The ingredients for an authentic, classic pico de gallo recipe, and ideas for mixing it up. Fresh salsa can be a chameleon in the kitchen, and is well-suited for adding tons of flavor to your plate. Even if the only other food on it are tortilla chips. Best of all, this one keeps for days and is easy to prepare!
A great source for authentic Mexican food at home
I studied Central American cuisine in culinary school, but when I'm looking for a refresher course, I look nowhere else than to the master himself, Rick Bayless. He's an accomplished chef, a successful restaurateur, and authority on Mexican cuisine. I recommend his knowledge of what is truly authentic over that of any home-cook-turned-Google-ranked blogger.
Classic, authentic pico de gallo, straight from the master
You will see many a pico de gallo recipes calling for jalapeño peppers. And if you love jalapeńos, by all means do it. But for authentic pico, serrano chili peppers are the ticket.
Pico de gallo ingredients
- Roma/plum tomatoes (I recommend organic, tomatoes are routinely on the Environmental Working Group's "Dirty Dozen" list)
- serrano chili peppers
- lime juice
Remove the white flesh inside along with the seeds for a less spicy salsa. This is where a majority of the capsaicin lives, the spicy compound in chili peppers.
Ideas for variations on pico de gallo
Sriracha. A spicy red sauce of ripe chili peppers puréed with garlic. It adds a great kick to any fresh salsa. Or your routine breakfast scramble.
Mix up the herbs. Cilantro is the authentic choice, but many folks dislike it, and some are extra-sensitive to the herb's saponins (soap-like flavors). Replace cilantro with Italian parsley if you're in that camp. For a great bruschetta topping, lose the chilis and add fresh basil.
Add fruit. For a tropical feel, toss in ripe mango or papaya. This salty, spicy and sweet version checks all the flavor boxes!
Experiment with oil + vinegar. For a saucier sidekick to your meal, drizzle in a little avocado or olive oil, and dash in your favorite vinegar. I love the way red wine vinegar ties together the flavors of tomatoes, garlic and onions.

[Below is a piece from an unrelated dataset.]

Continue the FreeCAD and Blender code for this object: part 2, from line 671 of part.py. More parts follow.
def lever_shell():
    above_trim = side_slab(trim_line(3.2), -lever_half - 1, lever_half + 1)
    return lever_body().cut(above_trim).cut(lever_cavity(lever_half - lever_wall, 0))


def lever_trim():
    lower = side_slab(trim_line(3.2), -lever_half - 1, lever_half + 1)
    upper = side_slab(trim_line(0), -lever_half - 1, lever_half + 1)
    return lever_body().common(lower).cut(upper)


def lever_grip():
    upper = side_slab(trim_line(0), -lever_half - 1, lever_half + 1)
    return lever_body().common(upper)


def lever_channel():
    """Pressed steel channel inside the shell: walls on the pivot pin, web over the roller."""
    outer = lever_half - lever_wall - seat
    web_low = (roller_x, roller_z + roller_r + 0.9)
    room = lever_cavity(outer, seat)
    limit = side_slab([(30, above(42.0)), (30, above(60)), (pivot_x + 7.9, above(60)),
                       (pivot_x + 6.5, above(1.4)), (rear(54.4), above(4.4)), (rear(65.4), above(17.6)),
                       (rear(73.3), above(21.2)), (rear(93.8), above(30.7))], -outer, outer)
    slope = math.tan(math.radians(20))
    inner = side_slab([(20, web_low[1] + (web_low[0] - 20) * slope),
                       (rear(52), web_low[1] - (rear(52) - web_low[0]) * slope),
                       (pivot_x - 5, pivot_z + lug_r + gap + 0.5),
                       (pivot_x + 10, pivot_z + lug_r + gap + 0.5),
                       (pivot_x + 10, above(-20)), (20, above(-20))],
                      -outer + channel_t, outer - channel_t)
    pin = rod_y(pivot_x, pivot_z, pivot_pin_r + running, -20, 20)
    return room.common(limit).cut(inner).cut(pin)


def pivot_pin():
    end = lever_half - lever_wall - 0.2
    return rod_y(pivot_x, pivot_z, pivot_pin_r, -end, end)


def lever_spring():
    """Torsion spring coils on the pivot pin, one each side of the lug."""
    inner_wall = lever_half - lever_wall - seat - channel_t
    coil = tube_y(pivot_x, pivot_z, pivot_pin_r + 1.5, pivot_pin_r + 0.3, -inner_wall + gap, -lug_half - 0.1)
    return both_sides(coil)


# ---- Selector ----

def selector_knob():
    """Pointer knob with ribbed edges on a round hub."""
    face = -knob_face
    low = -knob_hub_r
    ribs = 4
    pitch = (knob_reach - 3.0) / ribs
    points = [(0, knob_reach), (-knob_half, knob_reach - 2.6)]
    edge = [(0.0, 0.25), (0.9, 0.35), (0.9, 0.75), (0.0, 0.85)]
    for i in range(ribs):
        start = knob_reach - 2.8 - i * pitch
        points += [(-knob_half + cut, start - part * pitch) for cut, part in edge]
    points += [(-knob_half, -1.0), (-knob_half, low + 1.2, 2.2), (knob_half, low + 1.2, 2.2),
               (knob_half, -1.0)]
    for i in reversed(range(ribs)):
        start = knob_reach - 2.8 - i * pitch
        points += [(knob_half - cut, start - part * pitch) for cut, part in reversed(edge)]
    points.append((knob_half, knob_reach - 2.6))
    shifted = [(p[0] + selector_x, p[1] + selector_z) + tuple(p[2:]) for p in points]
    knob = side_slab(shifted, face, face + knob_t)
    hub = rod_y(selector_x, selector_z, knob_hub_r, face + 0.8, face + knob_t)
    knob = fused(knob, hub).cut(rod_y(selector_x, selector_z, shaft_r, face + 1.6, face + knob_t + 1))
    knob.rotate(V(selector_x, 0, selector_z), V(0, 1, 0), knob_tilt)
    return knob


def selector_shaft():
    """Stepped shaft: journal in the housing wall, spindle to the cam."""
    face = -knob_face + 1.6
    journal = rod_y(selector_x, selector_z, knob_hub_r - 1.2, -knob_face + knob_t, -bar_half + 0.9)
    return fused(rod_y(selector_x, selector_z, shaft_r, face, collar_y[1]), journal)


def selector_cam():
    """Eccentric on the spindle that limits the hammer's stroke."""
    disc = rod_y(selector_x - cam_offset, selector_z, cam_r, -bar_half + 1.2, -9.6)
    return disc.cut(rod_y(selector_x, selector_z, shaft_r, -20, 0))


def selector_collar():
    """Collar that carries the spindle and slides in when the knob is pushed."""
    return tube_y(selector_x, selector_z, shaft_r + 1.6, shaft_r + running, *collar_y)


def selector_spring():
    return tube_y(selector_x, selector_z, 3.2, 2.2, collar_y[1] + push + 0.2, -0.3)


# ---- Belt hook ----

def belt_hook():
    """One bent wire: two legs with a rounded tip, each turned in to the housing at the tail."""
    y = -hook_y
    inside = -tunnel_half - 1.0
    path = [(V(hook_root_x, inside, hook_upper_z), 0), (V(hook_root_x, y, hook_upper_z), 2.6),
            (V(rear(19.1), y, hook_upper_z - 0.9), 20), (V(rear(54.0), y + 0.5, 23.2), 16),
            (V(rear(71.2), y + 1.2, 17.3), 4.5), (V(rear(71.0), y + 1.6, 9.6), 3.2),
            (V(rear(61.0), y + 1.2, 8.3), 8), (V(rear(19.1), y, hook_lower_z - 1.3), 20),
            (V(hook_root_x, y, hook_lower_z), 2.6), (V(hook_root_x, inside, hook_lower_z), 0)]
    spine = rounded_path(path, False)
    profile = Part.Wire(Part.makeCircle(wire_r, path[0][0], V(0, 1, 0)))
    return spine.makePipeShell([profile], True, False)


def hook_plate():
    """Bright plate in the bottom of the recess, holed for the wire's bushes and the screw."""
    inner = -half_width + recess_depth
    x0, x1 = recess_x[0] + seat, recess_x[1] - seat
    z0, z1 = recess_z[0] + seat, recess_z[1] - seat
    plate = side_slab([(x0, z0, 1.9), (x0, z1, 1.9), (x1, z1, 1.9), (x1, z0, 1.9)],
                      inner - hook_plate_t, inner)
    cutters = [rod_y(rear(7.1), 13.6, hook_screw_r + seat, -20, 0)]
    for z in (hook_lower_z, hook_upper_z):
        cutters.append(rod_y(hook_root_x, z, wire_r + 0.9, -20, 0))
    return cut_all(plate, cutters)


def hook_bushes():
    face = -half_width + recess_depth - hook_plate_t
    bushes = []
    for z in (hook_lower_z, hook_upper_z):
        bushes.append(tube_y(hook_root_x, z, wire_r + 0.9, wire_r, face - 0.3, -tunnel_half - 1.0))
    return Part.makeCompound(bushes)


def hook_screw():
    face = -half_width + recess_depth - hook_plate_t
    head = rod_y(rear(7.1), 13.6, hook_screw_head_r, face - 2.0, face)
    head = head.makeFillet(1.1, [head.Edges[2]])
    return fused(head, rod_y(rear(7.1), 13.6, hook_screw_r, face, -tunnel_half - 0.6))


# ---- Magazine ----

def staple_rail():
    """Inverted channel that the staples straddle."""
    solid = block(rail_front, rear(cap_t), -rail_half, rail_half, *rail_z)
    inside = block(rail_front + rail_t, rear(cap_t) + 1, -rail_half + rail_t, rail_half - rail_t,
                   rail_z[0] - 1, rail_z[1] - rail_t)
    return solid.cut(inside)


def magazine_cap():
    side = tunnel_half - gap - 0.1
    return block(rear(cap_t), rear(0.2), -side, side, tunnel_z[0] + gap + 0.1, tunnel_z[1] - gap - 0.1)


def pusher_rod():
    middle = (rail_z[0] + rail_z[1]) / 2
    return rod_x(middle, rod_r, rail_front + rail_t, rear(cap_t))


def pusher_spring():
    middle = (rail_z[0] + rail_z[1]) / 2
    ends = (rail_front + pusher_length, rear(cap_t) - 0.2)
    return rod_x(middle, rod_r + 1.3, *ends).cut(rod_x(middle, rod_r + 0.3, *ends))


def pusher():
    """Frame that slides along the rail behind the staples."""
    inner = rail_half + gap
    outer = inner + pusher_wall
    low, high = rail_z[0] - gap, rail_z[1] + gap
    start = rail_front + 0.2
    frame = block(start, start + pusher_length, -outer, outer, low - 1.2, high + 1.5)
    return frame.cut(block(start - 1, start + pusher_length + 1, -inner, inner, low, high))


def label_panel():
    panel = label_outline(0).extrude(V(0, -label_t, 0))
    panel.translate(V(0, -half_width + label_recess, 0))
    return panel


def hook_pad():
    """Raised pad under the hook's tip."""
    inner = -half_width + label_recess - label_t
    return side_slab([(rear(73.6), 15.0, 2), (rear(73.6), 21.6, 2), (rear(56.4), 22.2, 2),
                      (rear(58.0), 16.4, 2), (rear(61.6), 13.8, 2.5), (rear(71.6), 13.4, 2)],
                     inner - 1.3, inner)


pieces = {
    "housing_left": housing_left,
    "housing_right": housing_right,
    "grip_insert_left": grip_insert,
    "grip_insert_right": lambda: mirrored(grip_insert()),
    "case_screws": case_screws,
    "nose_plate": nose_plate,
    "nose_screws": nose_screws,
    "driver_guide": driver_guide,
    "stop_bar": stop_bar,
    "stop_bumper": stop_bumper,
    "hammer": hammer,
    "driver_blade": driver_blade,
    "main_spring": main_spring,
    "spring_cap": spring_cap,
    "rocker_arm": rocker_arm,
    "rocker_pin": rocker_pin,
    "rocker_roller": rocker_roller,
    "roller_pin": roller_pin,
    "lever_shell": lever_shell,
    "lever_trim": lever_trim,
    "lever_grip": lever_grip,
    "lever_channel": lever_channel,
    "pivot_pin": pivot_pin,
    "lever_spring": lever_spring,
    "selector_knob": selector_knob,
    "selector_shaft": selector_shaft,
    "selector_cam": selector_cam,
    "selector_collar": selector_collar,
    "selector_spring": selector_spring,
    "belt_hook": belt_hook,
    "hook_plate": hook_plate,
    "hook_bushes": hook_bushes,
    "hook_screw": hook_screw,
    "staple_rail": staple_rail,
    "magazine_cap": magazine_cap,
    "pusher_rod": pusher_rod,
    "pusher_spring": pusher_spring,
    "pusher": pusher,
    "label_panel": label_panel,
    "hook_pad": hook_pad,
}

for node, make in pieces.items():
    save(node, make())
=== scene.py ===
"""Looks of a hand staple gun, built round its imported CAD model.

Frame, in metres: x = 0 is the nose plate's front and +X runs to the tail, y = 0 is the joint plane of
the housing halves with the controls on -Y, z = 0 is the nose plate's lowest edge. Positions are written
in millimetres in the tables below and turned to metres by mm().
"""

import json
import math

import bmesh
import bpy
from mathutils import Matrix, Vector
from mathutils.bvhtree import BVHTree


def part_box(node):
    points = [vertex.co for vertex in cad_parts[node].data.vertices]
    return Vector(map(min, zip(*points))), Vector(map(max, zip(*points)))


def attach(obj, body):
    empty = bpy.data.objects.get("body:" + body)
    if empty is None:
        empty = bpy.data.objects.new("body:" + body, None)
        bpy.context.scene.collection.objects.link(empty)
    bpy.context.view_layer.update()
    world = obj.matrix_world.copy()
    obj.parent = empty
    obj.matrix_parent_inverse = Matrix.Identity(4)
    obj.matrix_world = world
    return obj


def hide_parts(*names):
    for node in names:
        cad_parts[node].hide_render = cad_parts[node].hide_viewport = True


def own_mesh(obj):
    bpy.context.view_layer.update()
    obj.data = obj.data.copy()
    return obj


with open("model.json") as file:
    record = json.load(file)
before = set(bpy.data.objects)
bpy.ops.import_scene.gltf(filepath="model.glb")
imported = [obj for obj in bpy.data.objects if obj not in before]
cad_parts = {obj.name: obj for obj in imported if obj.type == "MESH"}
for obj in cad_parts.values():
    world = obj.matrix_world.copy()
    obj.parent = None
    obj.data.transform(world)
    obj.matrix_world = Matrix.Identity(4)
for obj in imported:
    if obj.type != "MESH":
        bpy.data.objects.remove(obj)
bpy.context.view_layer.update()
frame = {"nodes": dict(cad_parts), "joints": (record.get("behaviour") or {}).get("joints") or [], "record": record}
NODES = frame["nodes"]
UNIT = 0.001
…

Try different onions. Instead of the usual yellow or white onion, try homemade salsa with red onion or even sweet onions when they're in season. The only way to know what you truly enjoy is to taste, taste, taste!
Bust out the blender. Once chopped and mixed, the pico de gallo ingredients will naturally weep a little moisture. To create a thinner consistency for restaurant-style salsa, pulse half or all of the ingredients together in a blender or food processor.
Without a blender or food processor, adding a small can of diced tomatoes and the juice to your fresh ingredients will give you a similar consistency.
Serving up pico de gallo and homemade salsa
Whether classic pico de gallo or a flavor experiment, homemade salsa is a great complement to toasted baguette or sourdough, tortilla chips and even pita pockets. Grilling chicken, steaks, lamb or pork chops? Spoon it on, my friends.
And in that version of dinner, you could even assign the grilling to someone else. Leaving you more time for munching on chips and said homemade salsa.
Yours in pico,Print
- 6 Roma or plum tomatoes, seeds removed, diced small
- ½ small onion, diced small
- 2-4 garlic cloves, minced
- 2-4 tablespoons cilantro, chopped
- 1 serrano chili pepper, seeds and rib removed, minced (if you like it super spicy, add more chilis!)
- Combine all ingredients, and let flavors marry for an hour.
- Homemade salsa takes on more flavor the day after it's made. Just be mindful of those chilis - they get hotter the longer it sits!